LNER Class A4 locomotive

LNER Class A4 No. 4469 Sir Ralph Wedgwood was one of 35 A4 class locomotives of the London & North Eastern Railway. Built at the company's Doncaster Works, it was originally named Gadwall, but was renamed Sir Ralph Wedgwood in March 1939 in recognition of his 16 years of service as Chief Officer of the LNER between 1923 and 1939.

==Construction and entry to service==
No. 4469 was built at Doncaster as builder's number 1871 in 1938. It received the name Gadwall, and was allocated to Gateshead shed on completion. It was paired with non-corridor tender No. 5672 built new in 1938; as one of the A4 class locomotives built for general express duties it was painted in Garter blue.

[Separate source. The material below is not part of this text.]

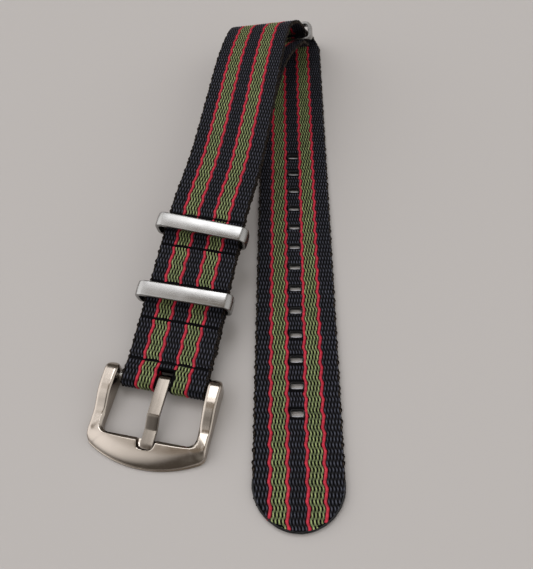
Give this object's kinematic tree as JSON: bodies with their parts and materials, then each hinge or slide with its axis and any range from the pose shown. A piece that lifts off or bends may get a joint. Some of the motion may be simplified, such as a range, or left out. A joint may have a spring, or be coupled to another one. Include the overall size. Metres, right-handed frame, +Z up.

In March 1939, No. 4469 was officially renamed Sir Ralph Wedgwood shortly before Sir Ralph's retirement. This was one of three locomotives to be named after LNER officials in that year; the others were No. 4499 Sir Murrough Wilson (originally Pochard, renamed April 1939) and 4500 Sir Ronald Matthews (formerly Garganey, renamed March 1939). Following the outbreak of World War II, No. 4469 initially retained its garter blue livery before being repainted into wartime black. The valances over the driving wheels were removed for ease of access to the locomotive's valve gear.

==Baedeker Raid==
In late April 1942, No. 4469 received repairs at Doncaster Works and was temporarily allocated to Doncaster shed for running in on local services before returning to Gateshead. It was stabled at York North Shed on the night of 28/29 April 1942, the night of the Baedeker raid on York. York station and North Shed were bombed; No. 4469 and another nearby engine, B16 class No. 925 were damaged after a bomb fell through the shed roof and exploded between the two engines.

The locomotive was severely damaged as a result of the explosion, but it was recovered and towed to Doncaster shortly afterwards. Due to the degree of damage, it was considered impractical to rebuild No. 4469, and the locomotive was condemned and later scrapped. Tender No. 5672, attached to No. 4469 since new in 1938, was stored at Doncaster until 1945, when it was then rebuilt, given the new tender number 703 and attached to LNER Thompson Class A2/1 No. 3696 Highland Chieftain. The chime whistle was also removed and fitted to Y8 class 0-4-0T No. 560 as a trial.

==Replacement and commemoration==
Following the scrapping of No. 4469 Sir Ralph Wedgwood, one of its damaged nameplates was rescued from scrap by a member of the Doncaster workshops staff for preservation at his home. It was later sold by his grandson in the early 2000s, with speculation that the National Railway Museum would seek to obtain it; the NRM subsequently were unable to purchase it and it became part of a private collection. A new set of nameplates were made 2 years later in 1944 and fitted to A4 No. 4466, formerly named Herring Gull, which carried these plates until it was withdrawn from service as British Railways No. 60006 on 3 September 1965 and scrapped on 31 October.

A plaque was placed on the spot where No. 4469 Sir Ralph Wedgwood was destroyed in April 1942, now within the Great Hall of the National Railway Museum, by the Gresley Preservation Society on 29 April 1992 to mark the 50th anniversary of the raid.